12. When time is dragging, relax

The inevitable feeling of helplessness that accompanies rejection is hard to avoid in a job search. When job prospects are running in slow motion it might seem like nothing is happening at all. Fear not...

What better time to be "living in the moment?" It might not seem like a step in the right direction but it will carry you further than stressing out ever will. Om!

13. Are you your own worst enemy?

Up to this point, your biggest competition has been between your ears. Now he or she is in your face! That's right, you're shortlisted but if your competition has their way, this will be as far as you go.

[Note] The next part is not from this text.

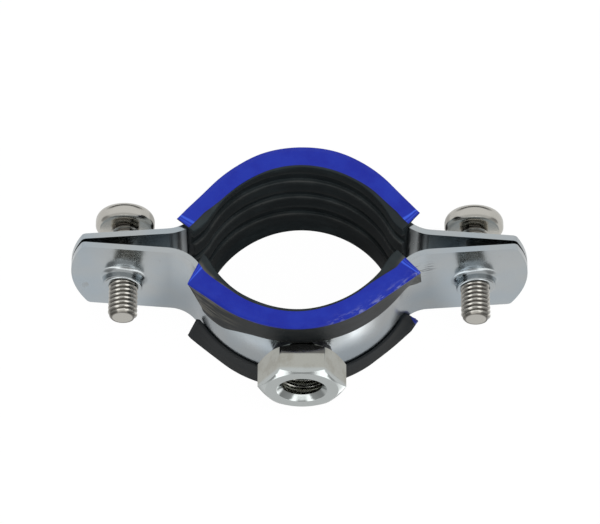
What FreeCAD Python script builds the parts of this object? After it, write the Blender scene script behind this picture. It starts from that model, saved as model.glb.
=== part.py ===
import FreeCAD, Part
import math
import os

# Two-screw pipe clamp with a rubber lining and a welded connection nut.
# X runs from ear to ear, Y from the nut towards the screw heads, Z along the pipe.
# The origin lies in the parting plane, on the pipe's centre line, at half the clamp's width.
# The two halves touch at the ends of their ears, so the clamp is drawn hand tight with no pipe in it.
# All sizes are in millimetres, angles in degrees.

# Pipe and band
pipe_diameter = 33.7
band_width = 20.0
band_thickness = 1.0
arc_setback = 2.9          # how far each half's arc centre lies beyond the parting plane

# Ears
ear_tilt = 4.3             # the ears lean towards each other, outwards
ear_tip_gap = 0.16         # between the two halves where the ears meet
bend_radius = 6.0          # between arc and ear, on the outer face of the band
screw_standoff = 10.75     # from the band's outer radius to the screw
ear_overhang = 9.0         # from the screw to the end of the ear
ear_end_bulge = 2.45       # the end of the ear is an arc that stands this far out
ear_corner_radius = 0.9

# Threaded collars of the front ears, and clearance holes of the rear ears
collar_height = 1.9
collar_wall = 0.85
collar_root_radius = 0.9
collar_edge_radius = 0.35
thread_clearance = 0.05
hole_clearance = 0.45

# Rubber lining
lining_wall = 1.55
lining_rim = 1.0           # height of the rim that covers the edge of the band
lip_thickness = 1.0
rear_lip_thickness = 1.5    # the rear lining stands further out from its band
lip_clearance = 0.2        # between the free edges of the lips and the boss of the nut
lip_pullback = 2.4         # the lip's corner is drawn back from the end of the lining
groove_depth = 0.65
groove_widths = (2.6, 1.9, 2.3)
rim_land = 2.5             # inner face above the first groove
rib_height = 3.6           # inner face between two grooves
edge_round = 0.35          # on the long edges of both rims
rear_flank_angle = 49.0    # slope of the rear lining's straight ends
front_flank_angle = 40.0
rear_lining_shift = -0.25  # the linings have crept along the bands
front_lining_shift = 0.6
rear_lining_overrun = 2.3  # arc length of the lining past the end of the band's main arc
front_lining_overrun = 1.4
end_cut_lean = 8.0         # the end cut leans outwards by this much

# Screws
screw_diameter = 5.0
screw_length = 17.0
screw_engagement = 5.9     # how far the tip stands out in front of the collar
head_diameter = 10.2
head_height = 3.3
head_top_radius = 1.7
head_under_radius = 0.55
slot_width = 1.3
slot_depth = 1.5
recess_width = 1.1
recess_span = 4.6
recess_depth = 2.0
tip_chamfer = 0.4

# Connection nut
nut_flats = 13.0
nut_height = 5.6
nut_thread_diameter = 8.0
nut_bore_diameter = 6.8
nut_chamfer_angle = 28.0
nut_chamfer_inset = 0.3    # the flat faces' circles lie this far inside the flats
nut_boss_diameter = 10.2
nut_lip_gap = 0.15         # between the nut's back face and the lips
nut_offset = 0.5           # the nut is welded a little off the middle
nut_mouth_margin = 0.3     # the countersinks are wider than the thread by this radius

# Worked out from the above
band_inner_radius = pipe_diameter / 2 + lining_wall
band_outer_radius = band_inner_radius + band_thickness
inner_bend_radius = bend_radius + band_thickness
screw_x = band_outer_radius + screw_standoff
ear_reach = screw_x + ear_overhang
half_width = band_width / 2
tolerance = 0.01           # for picking the edges to round
lip_height = half_width - nut_boss_diameter / 2 - lip_clearance
nut_boss_height = lip_thickness + nut_lip_gap


def plan_point(x, y, side):
    """A point of the plan outline. side is 1 for the rear half and -1 for the front half."""
    return FreeCAD.Vector(x, side * y, 0)


def arc(first, middle, last):
    return Part.Arc(first, middle, last).toShape()


def prism(edges, low, high):
    """The solid between two heights over the closed outline that the edges make."""
    wire = Part.Wire(Part.__sortEdges__(edges))
    face = Part.Face(wire)
    face.translate(FreeCAD.Vector(0, 0, low))
    return face.extrude(FreeCAD.Vector(0, 0, high - low))


def bend_centre():
    """Centre of the bend that joins the arc of a half to its ear, on the right, rear half."""
    tilt = math.radians(ear_tilt)
    along = (math.cos(tilt), -math.sin(tilt))
    away = (math.sin(tilt), math.cos(tilt))
    tip = (ear_reach, ear_tip_gap / 2)
    start_x = tip[0] + inner_bend_radius * away[0]
    start_y = tip[1] + inner_bend_radius * away[1] + arc_setback
    run = start_x * along[0] + start_y * along[1]
    reach = band_inner_radius + inner_bend_radius
    shift = -run + math.sqrt(run ** 2 - start_x ** 2 - start_y ** 2 + reach ** 2)
    return start_x + shift * along[0], start_y + shift * along[1] - arc_setback


def strip_points(offset):
    """Key points of a line that runs at an offset outside the band's inner face, right half.

    They are the end of the ear, the ear's end of the bend, the middle of the bend, the arc's end
    of the bend and the arc's top.
    """
    tilt = math.radians(ear_tilt)
    away = (math.sin(tilt), math.cos(tilt))
    bend_x, bend_y = bend_centre()
    radius = inner_bend_radius - offset
    to_arc = math.atan2(-arc_setback - bend_y, -bend_x)
    to_ear = math.atan2(-away[1], -away[0])
    middle = (to_arc + to_ear) / 2
    end_x = ear_reach + ear_end_bulge
    end_y = ear_tip_gap / 2 - ear_end_bulge * math.tan(tilt) + offset / math.cos(tilt)
    return [
        (end_x, end_y),
        (bend_x + radius * math.cos(to_ear), bend_y + radius * math.sin(to_ear)),
        (bend_x + radius * math.cos(middle), bend_y + radius * math.sin(middle)),
        (bend_x + radius * math.cos(to_arc), bend_y + radius * math.sin(to_arc)),
        (0.0, band_inner_radius + offset - arc_setback),
    ]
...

Anything other than a sense of urgency to get a decision in your favor might indicate something wrong -- with you! If need be, get ready to rumble. Be prepared.

14. Know your competition

You have to assume that your closest competition is ahead of you. Anything else may lead to complacency.

If you're up against someone who has been in "urgency" mode for months and is facing their final hurdle, having an over-confident way about you won't help you land the job, nor should it. The hungry get fed first.

At journey's end? Not likely...

You did it, you got the job! It hardly matters at this point what your motivations were at the beginning or how challenging the journey.

All that matters is that you've earned a rest, time to get ready for phase two of your transition: Bridging the gap between jobs.